La memoria collettiva, però, entra in crisi perché entra in crisi anche il gusto della memoria individuale. Chi non sa quando è morto Mussolini probabilmente non è interessato a ricordare neppure quello che ha fatto l’estate scorsa. Né a maggior ragione gli importa sapere quello che è accaduto ai suoi genitori o ai nonni”.
“Ecco: si sa benissimo come ridurre l’infelicità, ma non si sa affatto come produrre felicità. Basare tutto sull’offerta di felicità, quindi, è un estremo inganno, perché ci blocca nell’eterno presente, nella soddisfazione del momento, nel tepore egoistico della coperta di Linus, qualcosa che può dare felicità a me e solo a me, oggi e probabilmente solo per oggi.

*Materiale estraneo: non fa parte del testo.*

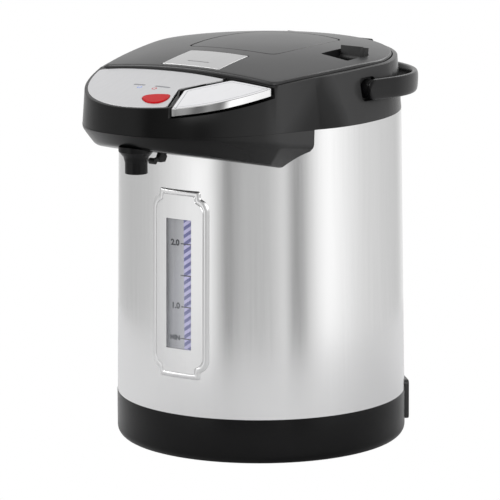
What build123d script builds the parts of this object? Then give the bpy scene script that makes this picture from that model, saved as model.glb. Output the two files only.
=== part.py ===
"""Electric thermo pot: a double-walled water boiler with a pump, a beak-shaped spout housing and a hinged lid.

Millimetres. +Z is up and the spout faces -Y. The origin is on the body's axis, at the plane the feet rest on.
"""
from build123d import *
import os
from math import atan, atan2, cos, degrees, radians, sin, sqrt, tan

# ---- driving dimensions: body -----------------------------------------------------------------------------
FOOT_PROUD = 1.0            # how far the rubber feet stand below the base ring
FOOT_R = 7.0
FOOT_CIRCLE_R = 84.0
BASE_R = 105.0              # outer radius of the base ring
BASE_TOP = 34.0             # seam between base ring and steel sleeve
BASE_WALL = 2.6
BASE_FILLET = 7.0
SPIGOT_RISE = 9.0           # how far the base and collar spigots reach into the sleeve
SPIGOT_WALL = 2.4
FIT = 0.3                   # clearance between pieces that slip into each other
RUN_FIT = 0.06              # radial clearance of a turning pin
SNUG = 0.03                 # clearance of what is pushed on or in and stays there
SLEEVE_R_LOW = 104.7        # outer radius of the steel sleeve at its foot
SLEEVE_R_TOP = 102.0        # outer radius of the steel sleeve at its top
SLEEVE_TOP = 241.5
SLEEVE_T = 0.8

# ---- driving dimensions: collar and nose ------------------------------------------------------------------
RIM_Z = 281.0               # level at which the collar's upper outline is given
COLLAR_R_LOW = 102.0        # collar radius at its lower edge
COLLAR_R_RIM = 99.0         # collar radius at the rim level
COLLAR_WALL = 2.6
NOSE_C_Y = -44.2            # centre of the ellipse that outlines the nose
NOSE_A = 81.8               # its half width, at the rim level
NOSE_B = 126.3              # its reach forward, at the rim level
NOSE_FLARE = 2.9            # how much wider the nose is at the sleeve's top than at the rim level
NOSE_JOIN_Y = -90.0         # where the ellipse turns into the straight flank
FLANK_SLOPE = 0.25          # sideways growth of the flank for each mm towards the rear
FLANK_END_Y = -56.5         # where the flank meets the round body
CHEEK_Y = -4.0              # level of the cheek point, between flank and round rear
CHEEK_X_RIM = 95.2          # half width there at the rim level
REAR_A = 13.0               # azimuth at which the round rear begins, degrees from the X axis
CROWN = 1100.0              # the tops fall by x squared over this, to both sides
PARTING_SLOPE = 0.044       # rise of the nose's parting line for each mm forward
CREASE_Z = 229.0            # lower edge of the nose's upright wall, at the body
CREASE_SLOPE = 0.148
KEEL_Z = 216.3              # nose's flat bottom, at KEEL_Y
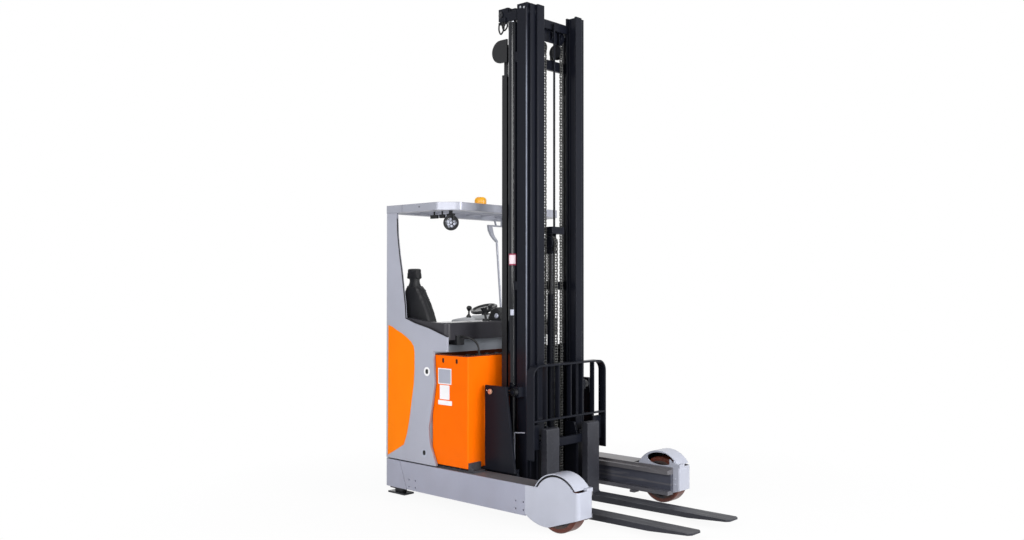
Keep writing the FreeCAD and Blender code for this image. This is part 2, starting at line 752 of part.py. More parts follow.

Così anche per la comunicazione: meglio mostrare l’infelicità che promettere felicità. Chi fosse capace oggi di farmi toccare per mano una serie di infelicità che esistono farebbe un lavoro culturale. Chi invece mi promette per pochi euro una felicità estemporanea non fa che continuare ad appiattirmi sul presente come un rospo schiacciato sull’autostrada”.